I have a very fond memory of Phillip--I forget the group context but it was at Environ--in the midst of a rather furious solo at a climactic moment, bringing back his right arm to smash at the ride cymbal and stopping about an inch away for just a second or two, then continuing on elsewhere. I don't doubt that it wasn't the first time a drummer had exercised this gambit but it was my first exposure to same. The effect was magical: there was no sound but the sound you expected to hear was nonetheless experienced, if only in your head.

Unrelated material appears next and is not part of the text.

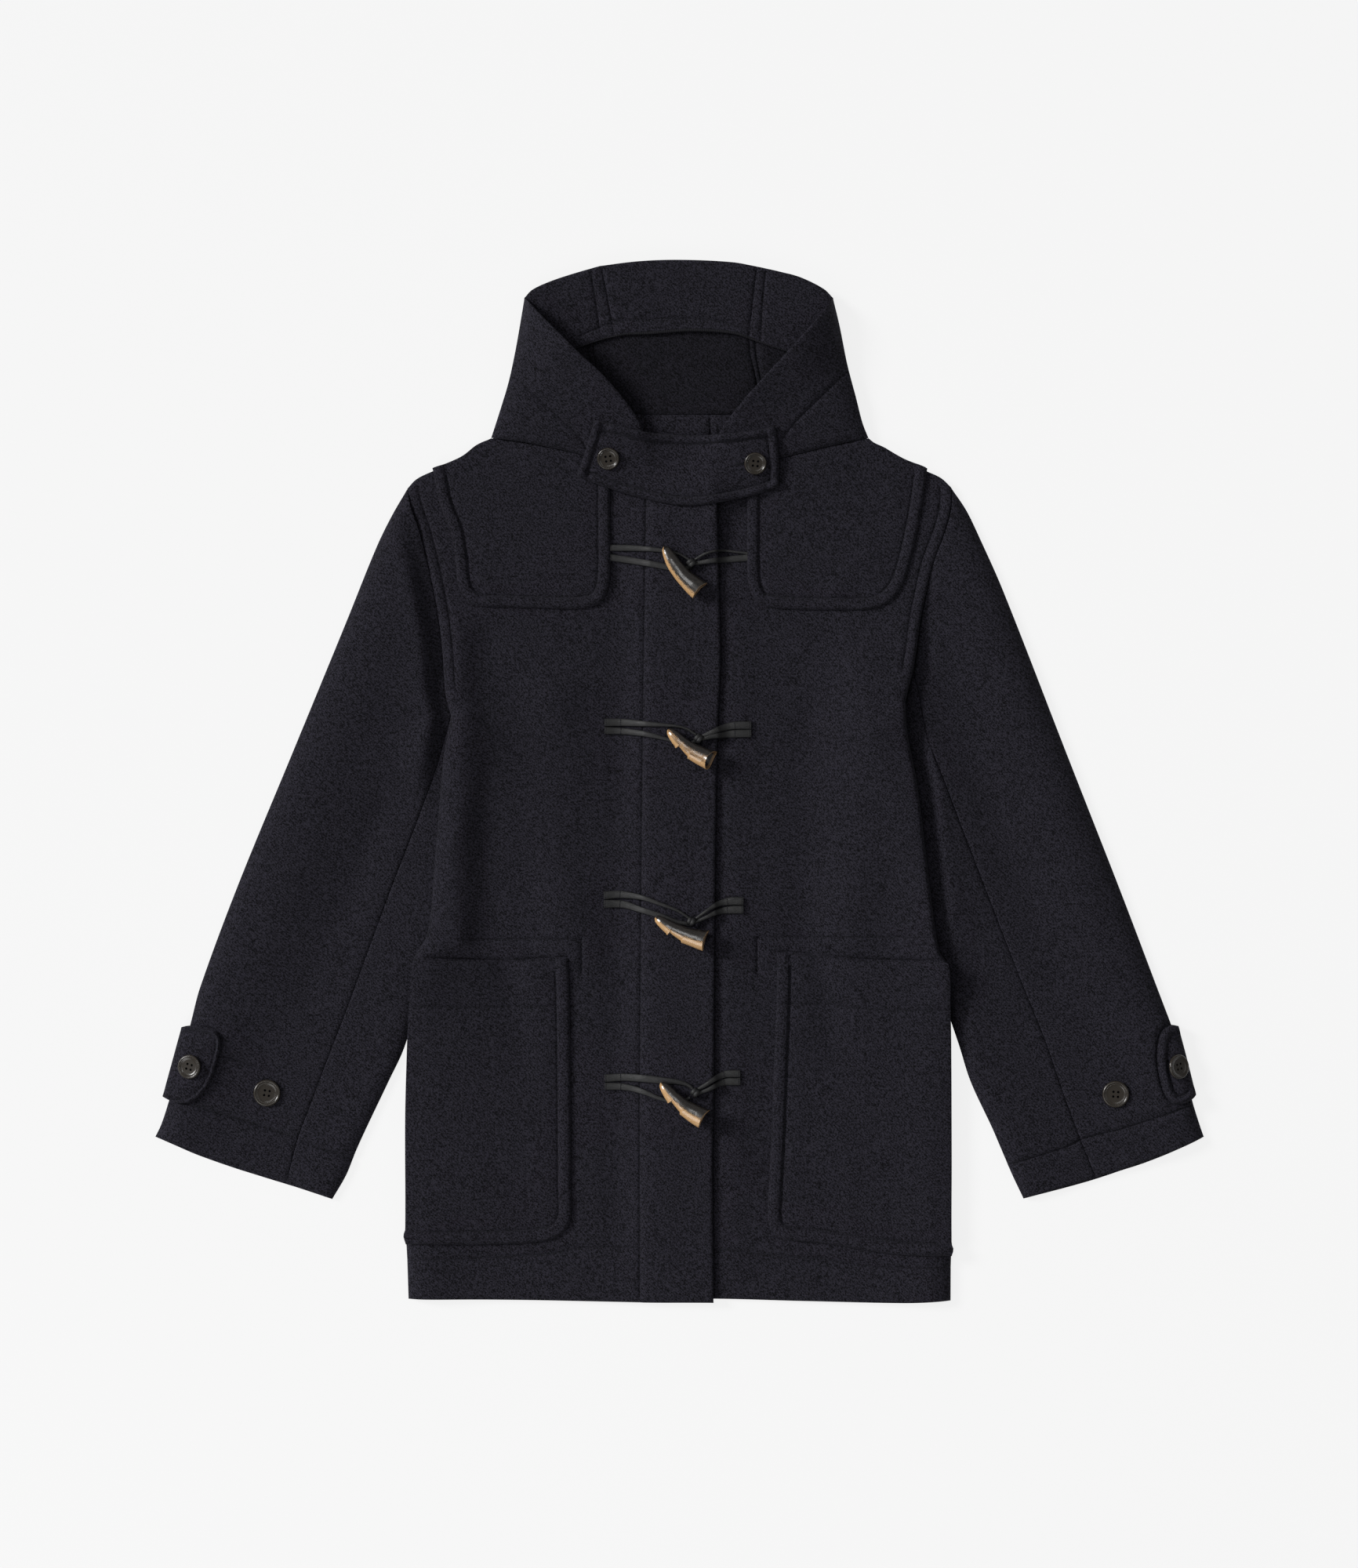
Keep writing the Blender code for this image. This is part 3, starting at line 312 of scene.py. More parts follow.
def nearest(points, chain):
    """How far each point is from a chain, and how far along the chain its nearest place is."""
    chain = np.asarray(chain, float)
    start, run = chain[:-1], np.diff(chain, axis=0)
    square = np.maximum((run * run).sum(1), 1e-9)
    walked = np.r_[0, np.cumsum(np.sqrt(square))]
    stride = 5  # only the chain's pieces round the nearest of every fifth corner are measured
    knots = np.arange(0, len(chain), stride)
    reach = np.arange(-stride - 1, stride + 1)
    away, along = np.empty(len(points)), np.empty(len(points))
    for first in range(0, len(points), AT_ONCE):
        part = points[first : first + AT_ONCE]
        rough = ((part[:, None] - chain[knots][None]) ** 2).sum(2).argmin(1)
        near = np.clip(knots[rough][:, None] + reach, 0, len(start) - 1)
        rest = part[:, None] - start[near]
        t = clipped((rest * run[near]).sum(2) / square[near])
        gap = np.linalg.norm(rest - t[..., None] * run[near], axis=2)
        best = gap.argmin(1)
        row = np.arange(len(part))
        away[first : first + AT_ONCE] = gap[row, best]
        at = near[row, best]
        along[first : first + AT_ONCE] = walked[at] + t[row, best] * np.sqrt(square[at])
    return away, along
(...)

It was fairly obvious that Phillip had substance issues of various kinds. After Environ closed, I saw him around at shows once in a while, generally not looking so well. Still, it was a great shock to learn of the particulars of his violent death in 1992. Very sad. How dispiriting that I'm unable to find even a single photo of him on-line.
Deadline's "Down by Law" (Celluloid, 1985) seems to have been more or less a Wilson project, or as much as such a thing is possible with Laswell in tow. It's essentially an Afro-Beat manqué recording, "updating" the sound with the then-ubiquitous DMX machines, an effect that screams "1985" like no other. Less manqué than it might have been given the presence on three of the six cuts of Manu Dibango. Odd and Laswellian assortment of others including Bernie Worell, Steve Turre, Olu Dara (wielding his great wooden trumpet! Whatever happened to that? Where, for that matter, are all the reed trumpets? Who else aside from Eddie Harris and Rahsaan played them? You'd think they'd be around among all the young eai trumpeters....), Paul Butterfield hisself on harmonica on a track and Jaco on the same cut (I'm pretty sure his only appearance in my collection).
It's dated but kinda fun, The tracks plod a bit--necessarily given the electronic percussion--but they're catchy and funky, none more so than "Makossa Rock", with an insidiously gripping theme and some fine, fine Dara. Laswell produced a tone of things more or less along this line in the 80s; this might be one of the more effective, although in a light manner, the kind of thing you'd be pleasantly surprised to hear at some public function but, upon reflection, wouldn't be so out of place.
Just a bit hard to listen to, thinking about Mr. Wilson and what might have been.